### Requirement
Output the lines that follow exactly as they are.

### Dataset content
## start
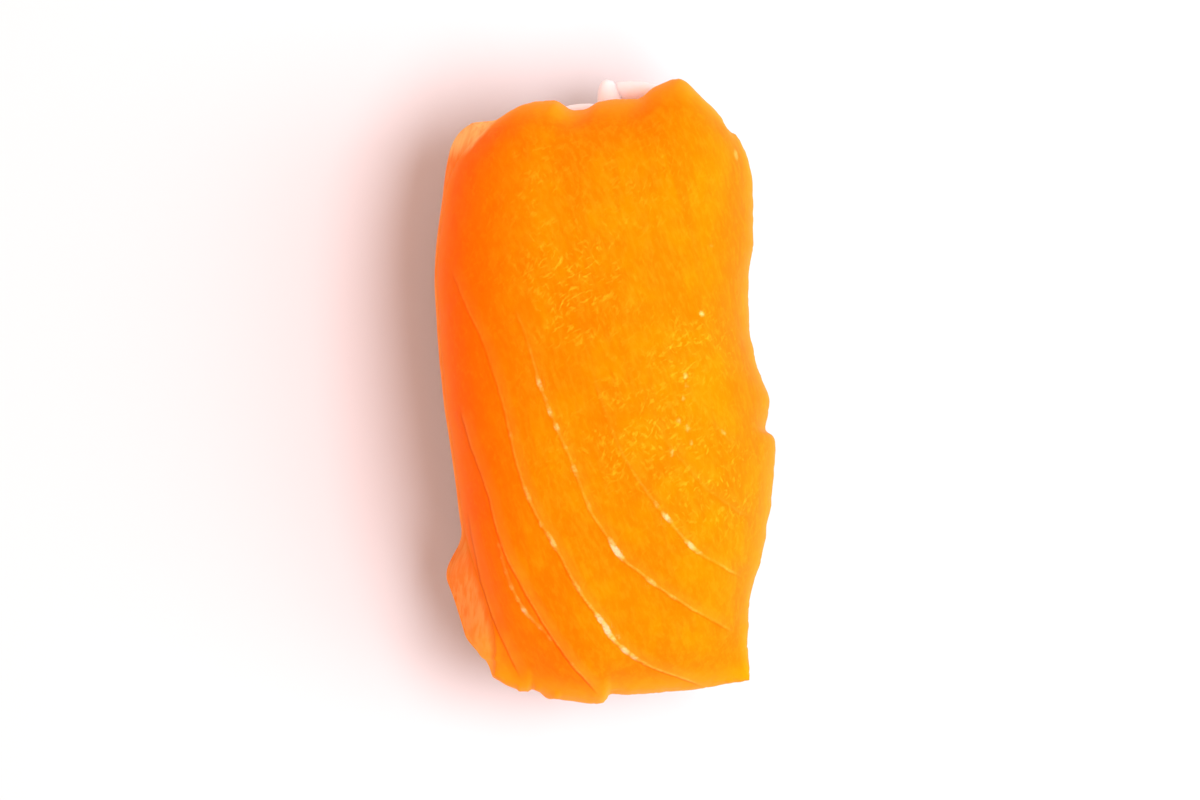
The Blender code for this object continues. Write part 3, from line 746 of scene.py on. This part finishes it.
def fatOver(finish, colour, speckle, crumb):
    # fat lines laid over a colour, with their flecks, their grooves in painted shade, painted light just
    # right of each line and painted shade just left of it, and the height that they add
    look = salmonLook
    fade = finish.step(finish.noise(*look["fade"]), 0.30, 0.62) * 0.75 + 0.25
    wobble = finish.noise(*look["wobble"]) - 0.5
    fleck = finish.value("fleck")
    white = finish.mix(finish.step(fleck, 0.35, 0.85), look["paleFat"], look["fat"])
    seams = 0.0
    for number in (0, 1):
        offset = finish.value(f"lineOffset{number}") + wobble * look["wobbleWidth"]
        shine = finish.value(f"lineShine{number}") * fade
        depth = finish.value(f"lineDepth{number}")
        fromFat = abs(offset - 0.10)
        fromGroove = abs(offset + 0.10)
        leftward = offset * -1.0
        body = (1.0 - finish.step(fromFat, 0.03, 0.20)) * shine * (crumb * 1.6 + 0.1)
        # painted shade in the groove; painted light just right of the line and painted shade just left of
        # it
        groove = (1.0 - finish.step(fromGroove, 0.02, 0.17)) * depth
        litSide = (1.0 - finish.step(offset, 0.2, 1.5)) * finish.step(offset, 0.0, 0.2) * depth
        shade = (1.0 - finish.step(leftward, 0.1, 1.2)) * finish.step(leftward, 0.0, 0.2) * depth
        colour = finish.mix(litSide * look["sideLightShade"], colour, look["line"])
        colour = finish.mix(shade * look["sideLightShade"], colour, look["groove"])
        colour = finish.mix(groove * look["grooveShade"], colour, look["groove"])
        colour = finish.mix(body * (speckle * 0.8 + 0.6), colour, look["line"])
        blob = (1.0 - finish.step(fromFat, 0.12, 0.44)) * fleck
        blob = finish.step(blob * (speckle * 2.2 - 0.1), 0.16, 0.85)
        colour = finish.mix(blob * (crumb * 0.7 + 0.45), colour, white)
        seams = body * 0.5 - groove * 0.6 + blob * 0.5 + seams
    return colour, seams


def salmonFinish():
    look = salmonLook
    finish = Finish("rawSalmon")
    mottle = finish.noise(*look["mottle"])
    colour = fleshColour(finish, mottle)
    glint = wetGlintStrokes(finish)
    # painted highlights: the wet glints laid into the colour; below they also lower the roughness and raise
    # the bump
    colour = finish.mix(glint * look["paintedGlintStrength"], colour, look["glint"])
    speckle = finish.noise(*look["speckle"])
    crumb = finish.noise(*look["crumb"])
    colour, seams = fatOver(finish, colour, speckle, crumb)

    bit = finish.value("spot")
    spot = finish.step(bit * (speckle + 0.5), 0.12, 0.6)
    white = finish.mix(finish.step(bit, 0.45, 0.8), look["paleFat"], look["fat"])
    colour = finish.mix(spot * (crumb * 0.7 + 0.45), colour, white)

    # the cut face, streaked along the fibres and palest at its front end, partly painted light that lifts
    # the fold there, and at its back corner
    cut = finish.value("cutFace")
    streak = finish.streaks(look["streakStretch"], look["streakTurn"], 0.5)
    flesh = finish.mix(finish.step(streak * 0.7 + mottle * 0.3, 0.36, 0.60), look["cutDeep"], look["cut"])
    colour = finish.mix(cut, colour, flesh)
    colour = finish.mix(finish.value("paleLitCutEnd") * (cut * 0.55 + 0.25), colour, look["paleLitCutEnd"])
    pale = finish.value("patch") * (finish.step(streak, 0.35, 0.6) * 0.4 + 0.6)
    colour = finish.mix(pale, colour, look["patch"])

    fibre = finish.streaks(look["fibreStretch"], look["fibreTurn"], 0.5)
    height = fibre * 0.5 + glint * 0.5 + seams + spot * 0.4 + cut * streak * 0.7
    rough = look["roughness"] - glint * 0.2 + cut * 0.12 + (mottle - 0.5) * 0.15
    normal = finish.bump(height, look["bumpDepth"], look["bumpStrength"])
    finish.feed(Base_Color=colour, Roughness=rough, Normal=normal)
    finish.feed(
        IOR=look["ior"], Specular_IOR_Level=look["specular"], Specular_Tint=look["specularTint"],
        Subsurface_Weight=look["inside"], Subsurface_Scale=look["insideScale"],
        Subsurface_Radius=look["insideRadius"],
    )
    return finish


# The rice: loose grains at true size over a core that stands for the pressed inside.
riceShape = {
    "length": 6.4 * mm,
    "width": 3.1 * mm,
    "thick": 2.75 * mm,
    "segments": 8,
    "rings": 5,
    "roundness": 0.92,
    "plump": (0.10, -0.06),
    "dent": (0.6, 0.1, 0.22),
    "bend": 0.07,
    "count": 670,
    "draws": 16000,
    "spacing": 2.1 * mm,
    "tilt": 0.28,
    "sizes": (0.86, 1.06),
    "lengths": (0.92, 1.06),
    "seed": 21,
    "pushSteps": 24,
    "pushShare": 0.12,
    "closest": 0.86,  # how near the middles of two grains may come, in thicknesses
    "tipRoom": 2.7 * mm,  # other grains keep this far from those that stand out at the back
    "tipLean": 0.3,
    "restHeight": 0.02 * mm,
    "coreDepth": 2.0 * mm,
    "coreRestHeight": 0.3 * mm,
}

riceLook = {
    "grain": rgb(0.76, 0.75, 0.74),
    "shade": rgb(0.66, 0.64, 0.62),
    # painted light: the grains standing out at the back are painted whiter than the rest
    "tip": rgb(0.96, 0.95, 0.95),
    "core": rgb(0.62, 0.60, 0.58),
    "litTipTone": 2.0,  # other grains have a tone from 0 to 1
    "cloudy": (420.0, 3.0, 0.5),
    "fine": (1500.0, 2.0, 0.6),
    "coreCloudy": (380.0, 3.0, 0.5),
    "bumpDepth": 0.08 * mm,
    "bumpStrength": 0.5,
    "roughness": 0.34,
    "specular": 0.4,
    "inside": 0.35,
    "insideScale": 1.4 * mm,
    "insideRadius": (1.0, 0.85, 0.7),
    "coreBumpDepth": 0.3 * mm,
    "coreBumpStrength": 0.6,
    "coreRoughness": 0.45,
    "coreSpecular": 0.35,
}

# Grains that stand out past the slice at the back: the middle in millimetres, and the turn about Z.
tipGrains = (
    ((0.7, 27.6, 8.6), 97.0),
    ((3.3, 29.2, 8.3), -6.0),
    ((-2.2, 27.0, 8.2), 3.0),
    ((-7.0, 26.4, 6.8), 12.0),
)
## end
### Reply
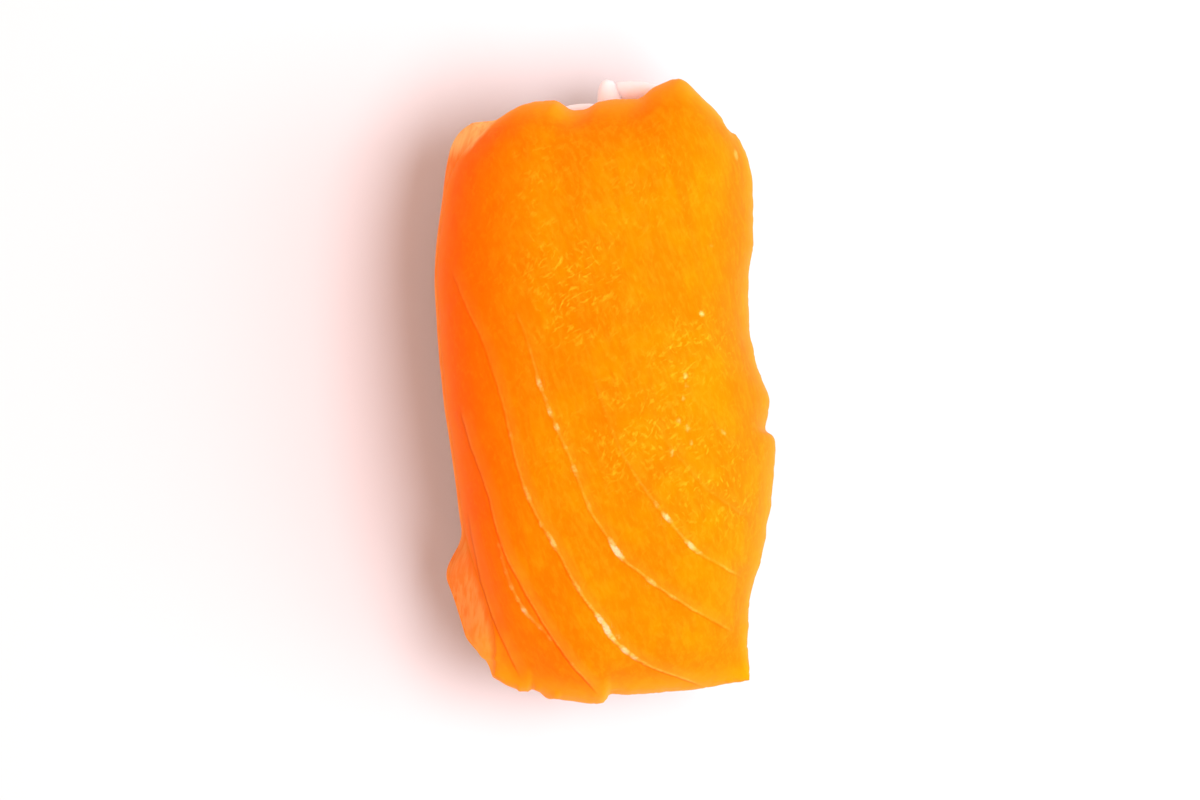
The Blender code for this object continues. Write part 3, from line 746 of scene.py on. This part finishes it.
def fatOver(finish, colour, speckle, crumb):
    # fat lines laid over a colour, with their flecks, their grooves in painted shade, painted light just
    # right of each line and painted shade just left of it, and the height that they add
    look = salmonLook
    fade = finish.step(finish.noise(*look["fade"]), 0.30, 0.62) * 0.75 + 0.25
    wobble = finish.noise(*look["wobble"]) - 0.5
    fleck = finish.value("fleck")
    white = finish.mix(finish.step(fleck, 0.35, 0.85), look["paleFat"], look["fat"])
    seams = 0.0
    for number in (0, 1):
        offset = finish.value(f"lineOffset{number}") + wobble * look["wobbleWidth"]
        shine = finish.value(f"lineShine{number}") * fade
        depth = finish.value(f"lineDepth{number}")
        fromFat = abs(offset - 0.10)
        fromGroove = abs(offset + 0.10)
        leftward = offset * -1.0
        body = (1.0 - finish.step(fromFat, 0.03, 0.20)) * shine * (crumb * 1.6 + 0.1)
        # painted shade in the groove; painted light just right of the line and painted shade just left of
        # it
        groove = (1.0 - finish.step(fromGroove, 0.02, 0.17)) * depth
        litSide = (1.0 - finish.step(offset, 0.2, 1.5)) * finish.step(offset, 0.0, 0.2) * depth
        shade = (1.0 - finish.step(leftward, 0.1, 1.2)) * finish.step(leftward, 0.0, 0.2) * depth
        colour = finish.mix(litSide * look["sideLightShade"], colour, look["line"])
        colour = finish.mix(shade * look["sideLightShade"], colour, look["groove"])
        colour = finish.mix(groove * look["grooveShade"], colour, look["groove"])
        colour = finish.mix(body * (speckle * 0.8 + 0.6), colour, look["line"])
        blob = (1.0 - finish.step(fromFat, 0.12, 0.44)) * fleck
        blob = finish.step(blob * (speckle * 2.2 - 0.1), 0.16, 0.85)
        colour = finish.mix(blob * (crumb * 0.7 + 0.45), colour, white)
        seams = body * 0.5 - groove * 0.6 + blob * 0.5 + seams
    return colour, seams


def salmonFinish():
    look = salmonLook
    finish = Finish("rawSalmon")
    mottle = finish.noise(*look["mottle"])
    colour = fleshColour(finish, mottle)
    glint = wetGlintStrokes(finish)
    # painted highlights: the wet glints laid into the colour; below they also lower the roughness and raise
    # the bump
    colour = finish.mix(glint * look["paintedGlintStrength"], colour, look["glint"])
    speckle = finish.noise(*look["speckle"])
    crumb = finish.noise(*look["crumb"])
    colour, seams = fatOver(finish, colour, speckle, crumb)

    bit = finish.value("spot")
    spot = finish.step(bit * (speckle + 0.5), 0.12, 0.6)
    white = finish.mix(finish.step(bit, 0.45, 0.8), look["paleFat"], look["fat"])
    colour = finish.mix(spot * (crumb * 0.7 + 0.45), colour, white)

    # the cut face, streaked along the fibres and palest at its front end, partly painted light that lifts
    # the fold there, and at its back corner
    cut = finish.value("cutFace")
    streak = finish.streaks(look["streakStretch"], look["streakTurn"], 0.5)
    flesh = finish.mix(finish.step(streak * 0.7 + mottle * 0.3, 0.36, 0.60), look["cutDeep"], look["cut"])
    colour = finish.mix(cut, colour, flesh)
    colour = finish.mix(finish.value("paleLitCutEnd") * (cut * 0.55 + 0.25), colour, look["paleLitCutEnd"])
    pale = finish.value("patch") * (finish.step(streak, 0.35, 0.6) * 0.4 + 0.6)
    colour = finish.mix(pale, colour, look["patch"])

    fibre = finish.streaks(look["fibreStretch"], look["fibreTurn"], 0.5)
    height = fibre * 0.5 + glint * 0.5 + seams + spot * 0.4 + cut * streak * 0.7
    rough = look["roughness"] - glint * 0.2 + cut * 0.12 + (mottle - 0.5) * 0.15
    normal = finish.bump(height, look["bumpDepth"], look["bumpStrength"])
    finish.feed(Base_Color=colour, Roughness=rough, Normal=normal)
    finish.feed(
        IOR=look["ior"], Specular_IOR_Level=look["specular"], Specular_Tint=look["specularTint"],
        Subsurface_Weight=look["inside"], Subsurface_Scale=look["insideScale"],
        Subsurface_Radius=look["insideRadius"],
    )
    return finish


# The rice: loose grains at true size over a core that stands for the pressed inside.
riceShape = {
    "length": 6.4 * mm,
    "width": 3.1 * mm,
    "thick": 2.75 * mm,
    "segments": 8,
    "rings": 5,
    "roundness": 0.92,
    "plump": (0.10, -0.06),
    "dent": (0.6, 0.1, 0.22),
    "bend": 0.07,
    "count": 670,
    "draws": 16000,
    "spacing": 2.1 * mm,
    "tilt": 0.28,
    "sizes": (0.86, 1.06),
    "lengths": (0.92, 1.06),
    "seed": 21,
    "pushSteps": 24,
    "pushShare": 0.12,
    "closest": 0.86,  # how near the middles of two grains may come, in thicknesses
    "tipRoom": 2.7 * mm,  # other grains keep this far from those that stand out at the back
    "tipLean": 0.3,
    "restHeight": 0.02 * mm,
    "coreDepth": 2.0 * mm,
    "coreRestHeight": 0.3 * mm,
}

riceLook = {
    "grain": rgb(0.76, 0.75, 0.74),
    "shade": rgb(0.66, 0.64, 0.62),
    # painted light: the grains standing out at the back are painted whiter than the rest
    "tip": rgb(0.96, 0.95, 0.95),
    "core": rgb(0.62, 0.60, 0.58),
    "litTipTone": 2.0,  # other grains have a tone from 0 to 1
    "cloudy": (420.0, 3.0, 0.5),
    "fine": (1500.0, 2.0, 0.6),
    "coreCloudy": (380.0, 3.0, 0.5),
    "bumpDepth": 0.08 * mm,
    "bumpStrength": 0.5,
    "roughness": 0.34,
    "specular": 0.4,
    "inside": 0.35,
    "insideScale": 1.4 * mm,
    "insideRadius": (1.0, 0.85, 0.7),
    "coreBumpDepth": 0.3 * mm,
    "coreBumpStrength": 0.6,
    "coreRoughness": 0.45,
    "coreSpecular": 0.35,
}

# Grains that stand out past the slice at the back: the middle in millimetres, and the turn about Z.
tipGrains = (
    ((0.7, 27.6, 8.6), 97.0),
    ((3.3, 29.2, 8.3), -6.0),
    ((-2.2, 27.0, 8.2), 3.0),
    ((-7.0, 26.4, 6.8), 12.0),
)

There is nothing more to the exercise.